About ten months later, Degim left her management job, pooled her savings, and started armut.com.tr.

The website pairs up local service providers -- like house painters and babysitters -- with consumers who are looking for them.

“But it’s far from being that simple. We have developed a slew of proprietary applications, all run on our own network, to analyze the offers and the bids for those offers, and to maintain the quality of both,” Degim explained.

“The issue is that a consumer needs to have trust in a service provider -- after all, you let this person into your home. At armut, we had to find a way to ensure that consumers could trust the businesses bidding to provide services. That is where our analytical software comes in.”

The armut software uses proprietary algorithms to control the quality from the painters, babysitters, gardeners -- among others -- who propose their services. Experience from previous work on the site is carefully graded, including user reactions.

“This is the innovative part of armut. There are no similar approaches to this kind of website anywhere,” Degim said.

International venture capital provider Hummingbird agreed, as, in January 2014, it made a substantial investment in the company (the amount was not disclosed).

With more than 1 million hits per month, and more than 50,000 service providers listed, armut is growing fast. Degim isn’t sure when the company will try to export the model, but the move is in the works.

Pioneering the “physical web”

You walk into a store, and you see an item that interests you. Normally, you might pick up and look closely at the item, or read what’s on the box, or ask a salesperson for more information.

But there is a high-tech approach to this as well. A signal from an electronic device near the item is sent to your smartphone. All the information you want to have about the item appears on your phone.

This kind of technology has been around for some time, using Bluetooth (a low-energy signal sent to and from your phone). The tech people call this proximity notification.

But Apple changed the whole universe of proximity notification when it released iBeacon in December 2013.

The iBeacon is a small, cheap Bluetooth transmitter. Apps installed on your iPhone search for the signal transmitted by these beacons and respond accordingly when the phone comes into range. Some Android phones now support iBeacon as well.

Enter the Istanbul-based Blesh. Starting in December 2013, Blesh began offering Bluetooth proximity services, and quite soon began working with iBeacon.

“We provide the technology, set up the beacons, and monitor the beacons for our clients,” explained Ugur Gokdere, CTO of Blesh.
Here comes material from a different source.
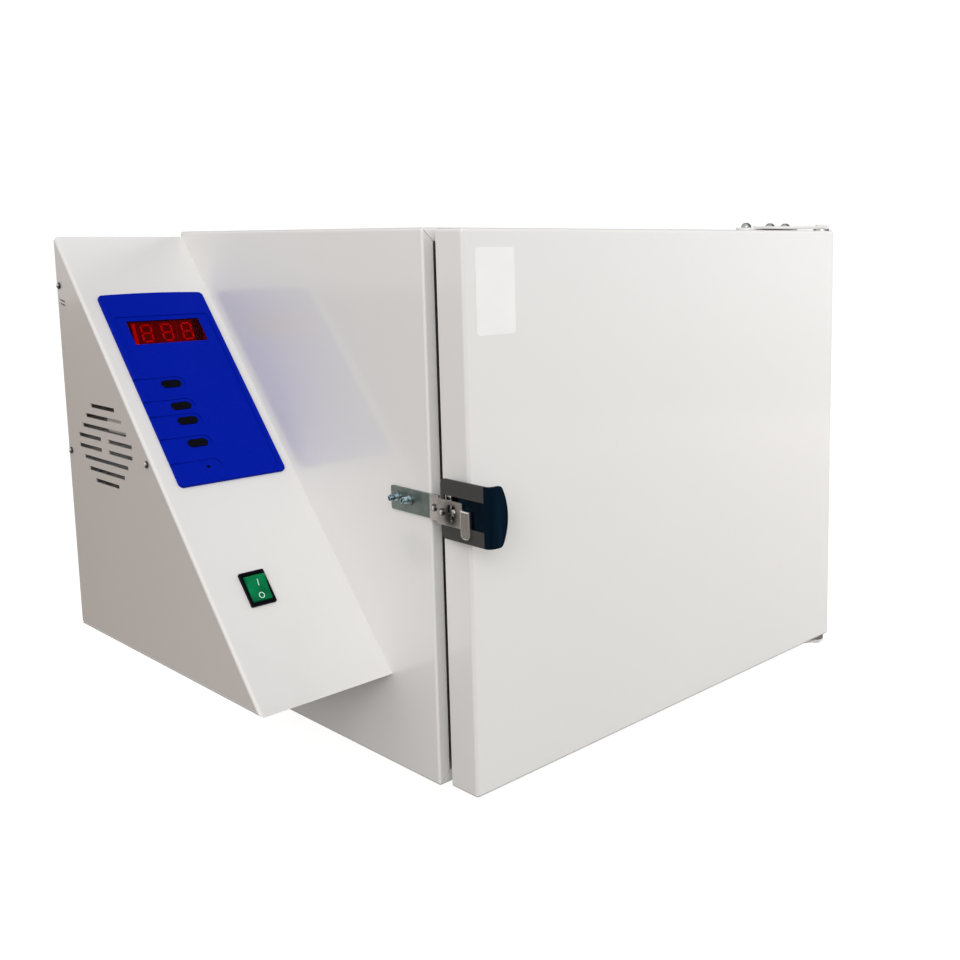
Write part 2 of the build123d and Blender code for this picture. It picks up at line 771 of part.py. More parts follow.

Blesh is a real Turkish original. The seed investment was received from Lidya Ventures. Soon after, the startup got support from an angel investor network, including Turgut Gursoy, Kemal Ciliz, Ali Sabanci and Emre Berkin (Gokdere won’t disclose figures).

“Much of our work is at malls, or airports, or train and bus stations. Advertising beacons can then reach a large crowd of potential customers,” Gokdere said. “Our analytics also provide a breakdown of the types of potential clients in the area.”
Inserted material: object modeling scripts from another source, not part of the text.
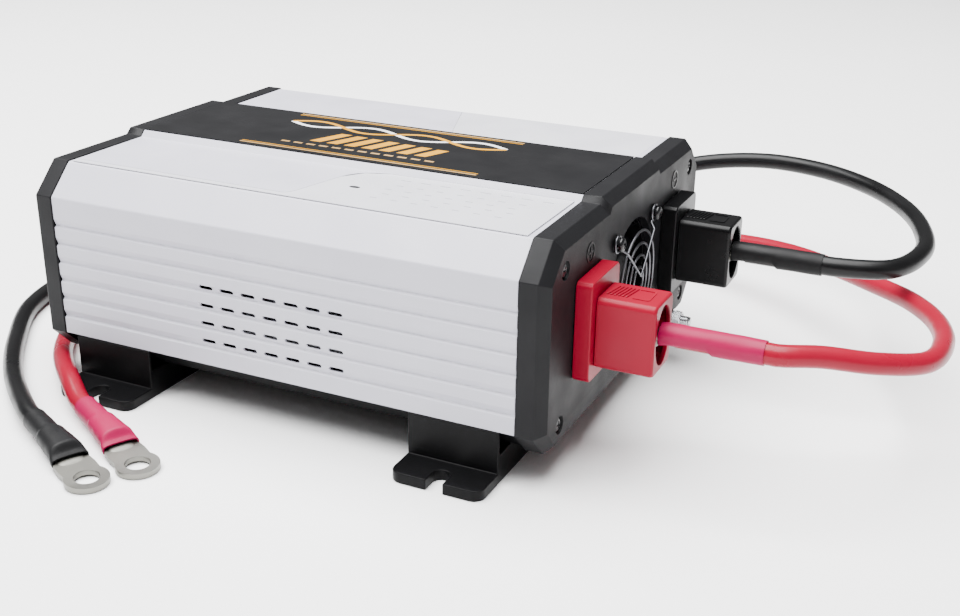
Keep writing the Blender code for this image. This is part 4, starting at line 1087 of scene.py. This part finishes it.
def make_terminal(colour):
    """What stands behind a hood: flange, bar, bolt and nut."""
    refine("terminal_flange_" + colour, HOOD_LOOKS[colour], 0.7, segments=3)
    refine("terminal_bar_" + colour, "tinned_copper", 0.3)
    refine("terminal_bolt_" + colour, "steel", 0.15)
    node = "terminal_nut_" + colour
    low, high = corners(node)
    bm = bmesh.new()
    hex_nut(bm, Vector(((low.x + high.x) / 2, (low.y + high.y) / 2, low.z)), (0, 0, 1),
            min(high.x - low.x, high.y - low.y) / MM, (high.z - low.z) / MM, 4.2)
    piece(node + "_shape", bm, "steel", stands_for=(node,), angle=28)


for colour, side in (("red", -1), ("black", 1)):
    make_boot(colour, side)
    make_terminal(colour)


def make_polarity_marks():
    """A plus and a minus in a ring beside the terminals, as low raised marks."""
    bm = bmesh.new()
    for y, z, plus in ((-56, 90, True), (58, 91, False)):
        ring_out = arc(y, z, 4.4, 0, 360, 40)
        ring_in = arc(y, z, 3.7, 0, 360, 40)
        for k in range(40):
            quad = [ring_out[k], ring_out[k + 1], ring_in[k + 1], ring_in[k]]
            skin(bm, [section_x(quad, x) for x in (BEZEL_FACE - 0.1, BEZEL_FACE + 0.35)])
        arms = [(2.4, 0.36)] + ([(0.36, 2.4)] if plus else [])
        for half_y, half_z in arms:
            quad = [(y - half_y, z - half_z), (y + half_y, z - half_z), (y + half_y, z + half_z),
                    (y - half_y, z + half_z)]
            skin(bm, [section_x(quad, x) for x in (BEZEL_FACE - 0.1, BEZEL_FACE + 0.35)])
    piece("polarity_marks", bm, "gloss_black", slot="black_plastic", angle=30)


make_polarity_marks()


# ---------------------------------------------------------------- mains end

def make_mains_end():
    """The outlets, switch and sockets from the CAD, and two domed lamps."""
    for node, look, width, body in (("outlet_front", "gloss_black", 0.35, "housing"),
                                    ("outlet_rear", "gloss_black", 0.35, "housing"),
                                    ("switch_housing", "gloss_black", 0.3, "housing"),
                                    ("power_switch", "gloss_black", 0.35, "power_rocker"),
                                    ("usb_port", "black_plastic", 0.2, "housing"),
                                    ("remote_jack", "black_plastic", 0.2, "housing")):
        refine(node, look, width, shortest=1.0, body=body)
    for node, look in (("power_lamp", "green_lamp"), ("fault_lamp", "red_lamp")):
        low, high = corners(node)
        radius = (high.y - low.y) / 2 / MM
        reach = (high.x - low.x) / MM
        profile = [(0, 0), (0, radius), (reach * 0.55, radius)]
        for step in range(1, 9):
            angle = math.radians(90 * step / 8)
            profile.append((reach * (0.55 + 0.45 * math.sin(angle)), radius * math.cos(angle)))
        bm = bmesh.new()
        lathe(bm, Vector((high.x, (low.y + high.y) / 2, (low.z + high.z) / 2)), (-1, 0, 0),
              profile, 32)
        piece(node + "_lens", bm, look, stands_for=(node,), angle=40)


make_mains_end()


# ---------------------------------------------------------------- everything else

def dress_the_rest():
    """The CAD nodes that stay as they are get the looks of their slots."""
    for node, ob in frame["nodes"].items():
        look = LOOKS[SLOTS[node]]
        if not ob.material_slots:
            ob.data.materials.append(look)
        for slot in ob.material_slots:
            slot.material = look


dress_the_rest()


# ---------------------------------------------------------------- floor and light

def make_light(name, size, power, spot, aim):
    """A white rectangular lamp, in metres and watts."""
    data = bpy.data.lights.new(name, "AREA")
    data.shape = "RECTANGLE"
    data.size, data.size_y = size
    data.energy = power
    ob = bpy.data.objects.new(name, data)
    way = Vector(aim) - Vector(spot)
    ob.matrix_world = Matrix.Translation(spot) @ way.to_track_quat("-Z", "Y").to_matrix().to_4x4()
    bpy.context.scene.collection.objects.link(ob)


def make_stage():
    """A pale floor, three lamps and a dim white world."""
    tree = Tree("floor")
    tree.set(Base_Color=tree.mix(tree.span(tree.noise(3.0), 0.3, 0.7), (0.9, 0.9, 0.9, 1),
                                 (0.93, 0.93, 0.93, 1)),
             Roughness=tree.span(tree.noise(40), 0.3, 0.7, 0.78, 0.86))
    mesh = bpy.data.meshes.new("floor")
    bm = bmesh.new()
    block(bm, (-6, -6, -0.02), (6, 6, 0))
    bm.to_mesh(mesh)
    bm.free()
    floor = bpy.data.objects.new("floor", mesh)
    bpy.context.scene.collection.objects.link(floor)
    mesh.materials.append(tree.material)
    make_light("key", (1.6, 1.2), 6, (0.5, -1.0, 1.6), (0, 0, 0.05))
    make_light("overhead", (2.2, 2.2), 250, (-0.35, -0.1, 1.9), (0, 0, 0))
    make_light("side", (0.9, 1.4), 2, (1.8, -0.2, 0.8), (0.1, 0, 0.06))
    world = bpy.data.worlds.new("studio")
    world.use_nodes = True
    world.node_tree.nodes["Background"].inputs["Color"].default_value = (1, 1, 1, 1)
    world.node_tree.nodes["Background"].inputs["Strength"].default_value = 0.22
    bpy.context.scene.world = world


make_stage()
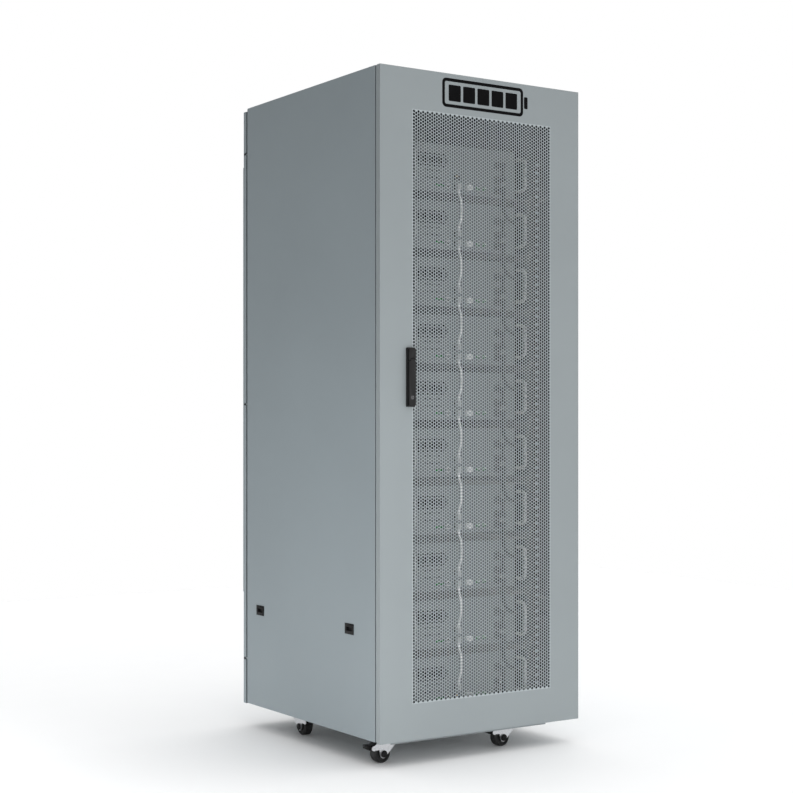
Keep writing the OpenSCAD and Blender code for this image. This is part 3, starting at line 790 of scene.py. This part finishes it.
def socket(s, x, z, y):
    """A network socket: a raised rim, a back plate and eight contacts under the rim's upper side."""
    half_x, half_z = 0.0058, 0.0043            # of the opening
    pitch, half_contact = 0.00102, 0.00025
    outer = rounded_loop(0.0155, 0.0135, 0.0012, (x, z))
    inner = rounded_loop(2 * half_x, 2 * half_z, 0.0004, (x, z))
    s.frame(outer, inner, "Y", y - 0.0022, y, black_plastic)
    s.box((x - half_x, y - 0.0003, z - half_z), (x + half_x, y, z + half_z), black_plastic)
    for k in range(8):
        cx = x + (k - 3.5) * pitch
        s.box((cx - half_contact, y - 0.0016, z + 0.001), (cx + half_contact, y - 0.0002, z + half_z), gold)


def white_connector(s, x, z, y):
    """A square connector with three blades in its recess."""
    pitch, half_x, half_z = 0.0034, 0.0011, 0.003    # of the blades
    outer = rounded_loop(0.014, 0.012, 0.0012, (x, z))
    inner = rounded_loop(0.0112, 0.0092, 0.0008, (x, z))
    s.frame(outer, inner, "Y", y - 0.009, y, white_plastic)
    s.prism(inner, "Y", y - 0.0045, y, white_plastic)
    for k in (-1, 0, 1):
        cx = x + k * pitch
        s.box((cx - half_x, y - 0.0078, z - half_z), (cx + half_x, y - 0.004, z + half_z), steel, 0.0002)


def green_connector(s, x, z, y):
    """A two-way screw terminal: a screw above each wire's entry."""
    half_x, out, half_z = 0.005, 0.006, 0.004
    half_entry = 0.0013
    screw = [(0, 0.0004), (0.0014, 0.0004), (0.0015, 0), (0, 0)]
    s.box((x - half_x, y - out, z - half_z), (x + half_x, y, z + half_z), green_plastic, 0.0005)
    for k in (-1, 1):
        cx = x + k * half_x / 2
        s.lathe(screw, (cx, y - out, z + 0.0018), FORWARD, steel, 16)
        entry = (cx - half_entry, y - 0.0063, z - 0.003), (cx + half_entry, y - 0.0059, z - 0.0004)
        s.box(*entry, black_plastic)


def module_front_details(i):
    """Two network sockets, a white and two green connectors, four lit lenses and the button's bezel."""
    floor = module_floor(i)
    low, high = floor + LOW_Z, floor + HIGH_Z
    s = Solids()
    socket(s, PORT_X, low, FACE_Y)
    socket(s, PORT_X, high, FACE_Y)
    white_connector(s, PLUG_X, low, FACE_Y)
    for x in GREEN_X:
        green_connector(s, x, low, FACE_Y)
    strip = rounded_loop(0.026, 0.0062, 0.0015, (sum(LENS_X) / len(LENS_X), low))
    s.prism(strip, "Y", FACE_Y - 0.0006, FACE_Y, lens_green, 0.0002)
    dome = [(0, 0), (0.0023, 0), (0.0023, 0.0006), (0.0018, 0.0012), (0.0010, 0.0015), (0, 0.0016)]
    for x in LENS_X:
        s.lathe(dome, (x, FACE_Y - 0.0005, low), FORWARD, green_glow, 16)
    bezel = [(0.0043, 0), (0.0043, 0.0008), (0.0052, 0.0010), (0.0058, 0.0004), (0.0058, 0)]
    s.lathe(bezel, (BUTTON_X, FACE_Y, low), FORWARD, steel, 24)
    s.done(f"module_sockets_{i:02d}", "cabinet", shared_node("module_ports", i))


def faceplate_screws(i):
    """Screws at the four corners of a module's front, each with a round recess in its head."""
    lo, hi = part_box("module_faceplates")
    floor, height = module_floor(i), module_height(i)
    in_x, in_z = 0.006, 0.009                  # from the front's edges
    head = [(0, 0.0009), (0.0008, 0.0009), (0.0009, 0.0019), (0.0021, 0.0018), (0.0031, 0.0012),
            (0.0035, 0), (0, 0)]
    s = Solids()
    for x in (lo.x + in_x, hi.x - in_x):
        for z in (floor + in_z, floor + height - in_z):
            s.lathe(head, (x, FACE_Y - 0.0004, z), FORWARD, steel, 24)
    s.done(f"faceplate_screws_{i:02d}", "cabinet", ())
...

Turkish companies have reacted well to the marketing potential, and Blesh now shares location data among 60 apps provided by clients. Blesh can also provide clients with a campaign management system.
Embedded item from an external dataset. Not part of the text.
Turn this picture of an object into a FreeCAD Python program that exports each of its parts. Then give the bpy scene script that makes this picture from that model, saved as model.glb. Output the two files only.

But Blesh is taking proximity notification a step further. Now, using what techies call the “physical web”, a Google project, Blesh beacons can contact, and actually trigger the use of smart objects -- the classic example is a “smart” refrigerator that tells you when you need to go to the supermarket and stock up.

The Blesh Physical Web beacons are tiny, relatively low-cost stick-on devices that weigh less than an ounce. They broadcast via Bluetooth as well. 

This is all cutting-edge technology, but Blesh has gained enough market share to convince several angel investors to support it. The company is currently involved in its first round of venture capital investment, a surefire indicator of the strength of Blesh’s numbers.

It’s all part of the Internet of Things, which tech gurus tell us is the next wave. If they’re right, Blesh is well-positioned for rapid growth.